**Aim**
Reproduce precisely the lines between the start of the data below and the line with "wicks, wipers, handles", both included.

**Dataset content**
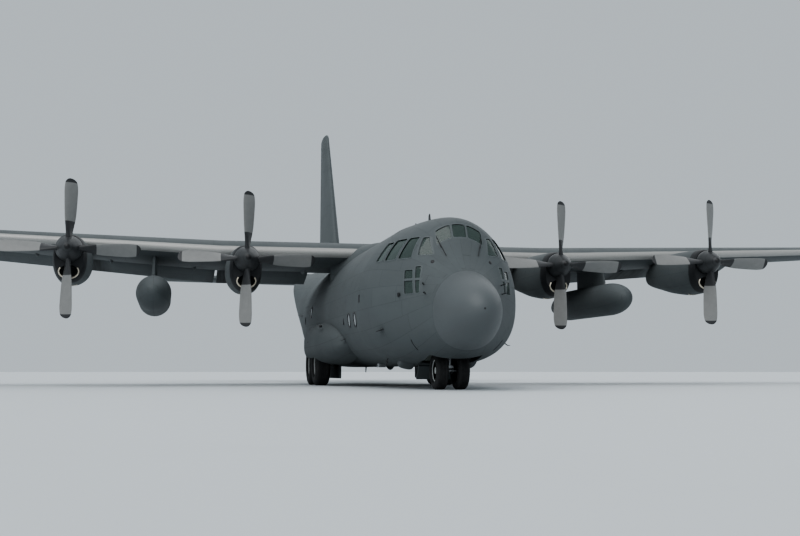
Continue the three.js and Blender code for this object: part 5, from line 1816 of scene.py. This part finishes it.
class PLANE_OT_fittings(bpy.types.Operator):
    """Builds the antennas, scoops, probes, lamps, wicks, wipers, handles and covers on the skins"""

    bl_idname = "plane.fittings"
    bl_label = "Antennas, lamps and probes"

    def execute(self, _context):
        dark, pale = coat("black_paint"), coat("cream_plastic")
        blades = [aerial(*skin_point(s, x=x), height, chord) for s, x, height, chord in BELLY_AERIALS]
        for s, height, chord in ROOF_AERIALS:
            blades.append(aerial(np.array((0.0, s, body_at(s)[1])), UP, height, chord))
        for sign in SIDES.values():
            for s, z in ((8.3, 1.45), (17.9, 2.6)):
                blades.append(aerial(*skin_point(s, z=z, side=sign), 0.16, 0.2))
        blades.append(aerial(*skin_point(3.57, z=1.57, side=-1), 0.2, 0.24))
        add_piece("aerials", joined(*blades), dark)
        add_piece("belly_scoops", both(scoop()), radome_material("radome_paint"), sharp=25)

        lenses = [disc(*skin_point(s, x=x), radius, 0.02) for s, x, radius in CREAM_DISCS]
        add_piece("belly_discs", joined(*lenses), pale)
        spots = [skin_point(s, z=z, side=sign) for s, z, sign in SIDE_PORTS]
        rims = [collar(*skin_point(s, x=x), radius + 0.012) for s, x, radius in CREAM_DISCS]
        add_piece("port_rims", joined(*rims, *(collar(*spot, 0.2) for spot in spots)), dark)
        ports = [disc(*spot, 0.19, 0.008) for spot in spots]
        add_piece("side_ports", joined(*ports), coat("port_glass"))

        knob = disc(*skin_point(11.3, x=0.0), 0.13, 0.11)
        dome = disc(np.array((0.0, 14.1, 4.74)), UP, 0.42, 0.16)
        hatches = [plate_on_roof(s) for s in (5.0, 15.6)]
        add_piece("domes_and_hatches", joined(knob, dome, *hatches), skin_material())

        strobe = disc(*skin_point(8.73, x=0.0), 0.06, 0.07)
        beacon = disc(np.array((0.0, 27.6, 4.9)), UP, 0.07, 0.1)
        glass = lamp("strobe_glass", (1.0, 0.42, 0.2), 2.5)
        add_piece("strobes", joined(strobe, beacon), glass)
        tip = wing_section(19.9)["lead"] + (0.0, 0.34, 0.02)
        for side, colour in (("port", (0.75, 0.02, 0.015)), ("starboard", (0.01, 0.5, 0.12))):
            middle, reach = tip * (SIDES[side], 1.0, 1.0), (0.1, 0.16, 0.035)
            lens = cushion(middle - reach, middle + reach, 0.8)
            glass = lamp(f"{side}_lamp_glass", colour, 0.5)
            add_piece(f"wing_tip_lamp_{side}", lens, glass)
        tail = cushion((-0.06, 29.66, 4.5), (0.06, 29.785, 4.62), 0.8)
        glass = lamp("lamp_glass", (0.3, 0.32, 0.32), 0.0)
        add_piece("white_lamps", joined(tail, both(landing_lamp())), glass)

        probes = both(*(probe(s, z) for s, z in NOSE_PROBES))
        rods = joined(probes, probe(3.99, 1.23), both(wiper()), both(belly_strip()))
        add_piece("probes_and_wipers", rods, dark)
        vents = [disc(*skin_point(2.11, z=3.24, side=sign), 0.05, 0.012) for sign in SIDES.values()]
        # The side openings are black pads of painted shade, not holes; the round nose vents are small dark
        # domes.
        add_piece("nose_vents", joined(*vents, *(vent_shade_pad(*row) for row in SIDE_VENT_SHADE_PADS)), dark)
        for body, sides, section_of, places in WICKS:
            wicks = [on_side(wick(section_of(x)), side) for side in sides for x in places]
            add_piece(f"static_wicks_{body}", joined(*wicks), dark, body=body)

        add_piece("flap_track_covers", both(*map(hinge_cover, FLAP_TRACKS)), wing_material())
        # Black pads of painted shade stand for the vents' openings on the sponsons.
        add_piece("sponson_vents", both(drain_shade_pad(10.2, 1.9), drain_shade_pad(12.3, 1.45)), dark)
        foot = skin_point(4.75, z=1.75)[0]
        bar = block(foot + (-0.02, -0.02, -0.02), foot + (0.022, 0.2, 0.02))
        add_piece("crew_door_handle", bar, coat("gear_steel"), body="crew_door")
        return {"FINISHED"}


# Aerials: station, distance to port for the belly's, height, chord
BELLY_AERIALS = [
    (5.0, -1.34, 0.12, 0.18),
    (5.97, -1.16, 0.14, 0.26),
    (6.19, 1.25, 0.14, 0.26),
    (15.9, 0.0, 0.2, 0.28),
]
ROOF_AERIALS = [(5.6, 0.34, 0.36), (7.4, 0.3, 0.3), (9.0, 0.22, 0.3), (19.0, 0.3, 0.34)]
CREAM_DISCS = [(6.01, 0.46, 0.075), (6.01, -0.46, 0.075), (5.53, 0.0, 0.06), (7.79, 0.0, 0.13)]
SIDE_PORTS = [(5.72, 1.92, -1), (6.7, 1.94, -1), (6.4, 2.1, 1), (15.2, 2.6, 1), (15.2, 2.6, -1)]
# Probes ahead of the lower cockpit windows: station, height
NOSE_PROBES = [(2.01, 2.65), (1.9, 2.42)]
# Black pads of painted shade where openings are in the sides: station, height, half length, half height, side
SIDE_VENT_SHADE_PADS = [(2.71, 2.43, 0.11, 0.05, -1), (4.95, 2.46, 0.04, 0.11, -1), (7.73, 1.95, 0.04, 0.1, -1)]
FLAP_TRACKS = (2.6, 5.2, 6.4, 9.2, 11.6, 13.6)
SCOOP = {"x": 0.88, "front": 4.46, "rear": 4.84, "half_width": 0.215, "depth": 0.15}
WICKS = (
    ("aileron_port", ["port"], wing_section, (18.2, 18.9, 19.45)),
    ("aileron_starboard", ["starboard"], wing_section, (18.2, 18.9, 19.45)),
    ("elevators", ["port", "starboard"], tail_section, (6.5, 7.0, 7.5)),
)


def aerial(foot, normal, height, chord):
    """A swept blade that stands on the skin: foil sections that shrink as they leave it."""
    rings, outline, side = [], foil_outline(0.14, 0.0, 8), unit(np.cross(normal, AFT))
    for share in (-0.1, 0.0, 0.5, 0.9, 1.0):
        size = chord * (1 - 0.45 * max(share, 0.0)) * (0.6 if share == 1.0 else 1.0)
        lead = foot + normal * height * share + AFT * chord * (0.35 * share - 0.5)
        rings.append(lead + outline[:, :1] * size * AFT + outline[:, 1:] * size * side)
    return closed_loft(rings)


def disc(foot, normal, radius, height):
    """A low dome: its height falls with the square of the distance from its middle."""
    reach = np.sqrt(np.linspace(0.0, 1.0, 9))[::-1]
    profile = np.column_stack([height * (1 - reach**2), np.maximum(radius * reach, 0.002)])
    return lathe(np.concatenate([[(-0.05, radius)], profile]), foot, normal, 32)


def collar(foot, normal, radius):
    """A flat ring round a port."""
    across = unit(np.cross(normal, AFT))
    loop = circles(foot[None], across[None], np.cross(normal, across)[None], radius, 40)
    return ring_tube(loop[0], 0.016, 10)


def scoop():
    """An air outlet under the belly: a ramp that leaves the skin going aft, and is open behind.

    Its depth grows with the sine of the share of its length, and its corners are round.
    """
    share = np.linspace(0, 1, 14)
    stations = SCOOP["front"] + (SCOOP["rear"] - SCOOP["front"]) * share
    depth = SCOOP["depth"] * np.sin(share * np.pi / 2)
    angle = np.linspace(0, np.pi, 21)

    def rings(inset):
        half = SCOOP["half_width"] * (0.8 + 0.2 * np.sqrt(share)) - inset
        x = SCOOP["x"] + half[:, None] * signed_power(np.cos(angle), 0.6)
        width, _top, middle, bottom, square = monotone(BODY, stations, np.sqrt).T[:, :, None]
        skin = middle - (middle - bottom) * (1 - (x / width) ** square) ** (1 / square)
        z = skin - np.maximum(depth[:, None] - inset, 0.0) * np.sin(angle) ** 0.45
        lower = stacked(x, stations[:, None], z)
        upper = lower[:, ::-1][:, 1:-1].copy()
        upper[..., 2] = skin[:, ::-1][:, 1:-1] + 0.04 - inset
        return np.concatenate([lower, upper], axis=1)

    return closed_shell(rings(0.0), rings(0.018))


def belly_strip():
    """A thin dark strip that slants over the skin behind the radome."""
    shares = np.linspace(0, 1, 12)
    return rod([skin_point(2.59 + 0.13 * share, z=1.28 - 0.26 * share)[0] for share in shares], 0.012, 8)


def vent_shade_pad(station, z, half_length, half_height, side):
    """A small opening, drawn as a flat black pad on the skin: painted shade for its dark inside."""
    foot, _normal = skin_point(station, z=z, side=side)
    reach = np.array((0.02, half_length, half_height))
    return cushion(foot - reach, foot + reach, 0.4)


def plate_on_roof(station):
    """A hatch cover that lies on the roof: a shallow slice of a slightly larger body."""
    upper = body_rings(np.linspace(station, station + 0.75, 8), -0.008)
    outer = upper[:, BODY_POINTS // 4 - 9 : BODY_POINTS // 4 + 9]
    return closed_loft(np.concatenate([outer, outer[:, ::-1] - (0.0, 0.0, 0.05)], axis=1))


def underside(section, u):
    """The point of a section's lower skin at a place along its chord."""
    return place(section, foil_points(u, section["thickness"], section["camber"], -1))[0]


def landing_lamp():
    """A round lamp sunk into the wing's underside."""
    return disc(underside(wing_section(12.2), 0.2), np.array((0.0, -0.15, -0.99)), 0.15, 0.03)


def probe(station, z):
    """A short strut that leaves the nose's skin and bends forward into a tube."""
    foot, normal = skin_point(station, z=z)
    out = foot + normal * 0.1
    path = [foot - normal * 0.03, foot + normal * 0.07, out - (0.0, 0.04, 0.0), out - (0.0, 0.2, 0.0)]
    return rod(path, [0.016, 0.013, 0.01, 0.007], 16)


def wiper():
    """A wiper arm that leads to a blade beside the windscreen's outer post."""
    low, high = windscreen_point(0.52, 3.62), windscreen_point(0.59, 3.92)
    arm = rod([windscreen_point(0.42, 3.4), (low + high) / 2 + (0.0, -0.012, 0.0)], 0.009, 10)
    return joined(arm, rod([low, high], 0.008, 10))


def windscreen_point(x, z):
    """Where a line straight aft meets the sloping front, a little proud of it."""
    stations = np.linspace(1.7, 2.9, 60)
    width, top, middle, _bottom, _square = monotone(BODY, stations, np.sqrt).T
    inside = 1 - (x / width) ** 2
    height = middle + (top - middle) * np.sqrt(np.maximum(inside, 0))
    station = stations[int(np.argmax(height > z))]
    return np.array((x, station - 0.03, z))


def wick(section):
    """A thin rod that trails from a surface's rear edge."""
    end = place(section, [(0.995, foil_camber(0.995, section["camber"]))])[0]
    return rod([end, end + (0.0, 0.16, 0.0)], [0.008, 0.004], 8)


def hinge_cover(x):
    """A slender pod under the wing ahead of the flap: half sizes follow the sine of its length's share."""
    section, rings = wing_section(x), []
    for share in np.linspace(0.02, 0.98, 20):
        centre, size = underside(section, 0.44 + 0.26 * share), math.sin(math.pi * share) ** 0.6
        rings.append(np.insert(oval(centre[::2], 0.055 * size, 0.11 * size, 20), 1, centre[1], axis=1))
    return closed_loft(rings)


def drain_shade_pad(station, z):
    """A small vent on a sponson's side, drawn as a black pad: painted shade for its opening."""
    outer = np.interp(station, *np.array(SPONSON)[:, :2].T)
    foot = np.array((outer - 0.035, station, z))
    return cushion(foot - (0.05, 0.12, 0.04), foot + (0.05, 0.12, 0.04), 0.7)


class PLANE_OT_stage(bpy.types.Operator):
    """Builds the floor, the light and the camera"""

    bl_idname = "plane.stage"
    bl_label = "Studio and camera"

    def execute(self, context):
        radius, angle = np.linspace(0.5, 160.0, 24)[::-1, None], turn_steps(96)[None, :]
        points = stacked(radius * np.cos(angle), radius * np.sin(angle), 0.0).reshape(-1, 3)
        faces = grid_faces(24, 96) + [list(range(23 * 96, 24 * 96))]
        mesh = bpy.data.meshes.new("floor")
        mesh.from_pydata(points.tolist(), [], faces)
        floor = bpy.data.objects.new("floor", mesh)
        context.scene.collection.objects.link(floor)
        paint = coated("floor_paint", tuple(colours().floor), 0.7, wear=0.03, bumpy=0.02, scale=2.0)
        mesh.materials.append(paint)

        world = bpy.data.worlds.new("studio")
        world.use_nodes = True
        background = world.node_tree.nodes["Background"]
        background.inputs["Color"].default_value = (0.69, 0.76, 0.81, 1.0)
        background.inputs["Strength"].default_value = 0.7
        context.scene.view_settings.look = "AgX - Medium High Contrast"
        context.scene.world = world
        for name, place, spread, power in (
            ("key_light", (-7.0, -8.0, 12.0), 64.0, 1.8),
            ("rear_light", (5.0, 9.0, 8.0), 70.0, 0.6),
        ):
            add_light(name, place, spread, power)
        add_camera(context)
        return {"FINISHED"}


def add_light(name, place, spread, power):
    """A soft lamp that shines evenly over the floor, from a direction and as wide as an angle."""
    light = bpy.data.lights.new(name, "SUN")
    light.angle = math.radians(spread)
    light.energy = power
    made = bpy.data.objects.new(name, light)
    made.location = place
    made.rotation_euler = (-Vector(place)).to_track_quat("-Z", "Y").to_euler()
    bpy.context.scene.collection.objects.link(made)


def add_camera(context):
    """Looks at the wing from ahead, at the photograph's angle to the side, from near the floor."""
    azimuth = sizes().camera_azimuth
    aim = Vector((0.25, -1.4, 2.0))
    distance = sizes().camera_distance
    place = aim - Vector((-math.sin(azimuth), math.cos(azimuth), 0.0)) * distance
    place.z = sizes().camera_height
    camera = bpy.data.cameras.new("camera")
    camera.lens = 50.0
    camera.sensor_width = 36.0
    camera.clip_end = 500.0
    made = bpy.data.objects.new("camera", camera)
    made.location = place
    made.rotation_euler = (aim - place).to_track_quat("-Z", "Y").to_euler()
    context.scene.collection.objects.link(made)
    context.scene.camera = made


OPERATORS = (
    PLANE_OT_body,
    PLANE_OT_glazing,
    PLANE_OT_wing,
    PLANE_OT_tail,
    PLANE_OT_engines,
    PLANE_OT_tanks,
    PLANE_OT_gear,
    PLANE_OT_interior,
    PLANE_OT_fittings,
    PLANE_OT_stage,
)


class PLANE_PT_panel(bpy.types.Panel):
    """Lists the sizes, the colours and the operators"""

    bl_idname = "PLANE_PT_panel"
    bl_label = "Transport plane"
    bl_space_type = "VIEW_3D"
    bl_region_type = "UI"
    bl_category = "Plane"

    def draw(self, context):
        for group in (context.scene.plane_sizes, context.scene.plane_colours):
            for name in group.__annotations__:
                self.layout.prop(group, name)
        for operator in OPERATORS:
            self.layout.operator(operator.bl_idname)


CLASSES = (PlaneSizes, PlaneColours, *OPERATORS, PLANE_PT_panel)


def register():
    for each in CLASSES:
        bpy.utils.register_class(each)
    bpy.types.Scene.plane_sizes = PointerProperty(type=PlaneSizes)
    bpy.types.Scene.plane_colours = PointerProperty(type=PlaneColours)


def unregister():
    del bpy.types.Scene.plane_colours
    del bpy.types.Scene.plane_sizes
    for each in reversed(CLASSES):
        bpy.utils.unregister_class(each)


def main():
    register()
    for operator in OPERATORS:
        group, name = operator.bl_idname.split(".")
        getattr(getattr(bpy.ops, group), name)()
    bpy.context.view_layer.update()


if __name__ == "__main__":
    main()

**Answer below**
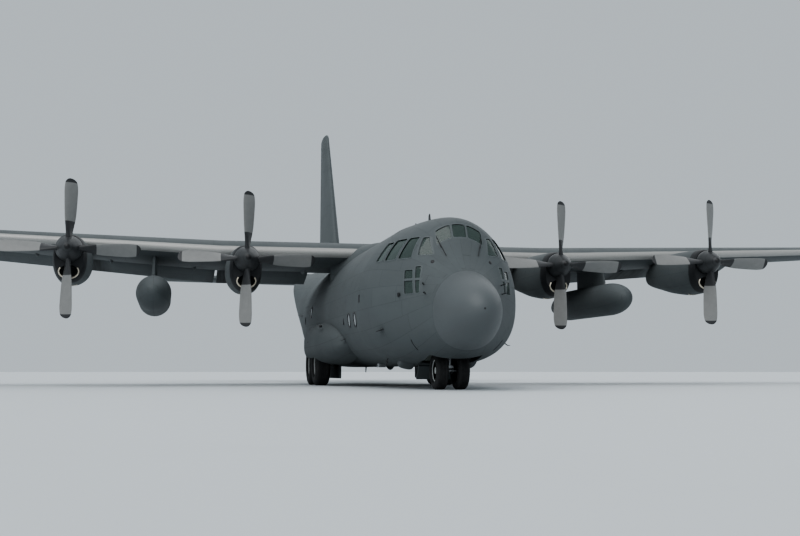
Continue the three.js and Blender code for this object: part 5, from line 1816 of scene.py. This part finishes it.
class PLANE_OT_fittings(bpy.types.Operator):
    """Builds the antennas, scoops, probes, lamps, wicks, wipers, handles and covers on the skins"""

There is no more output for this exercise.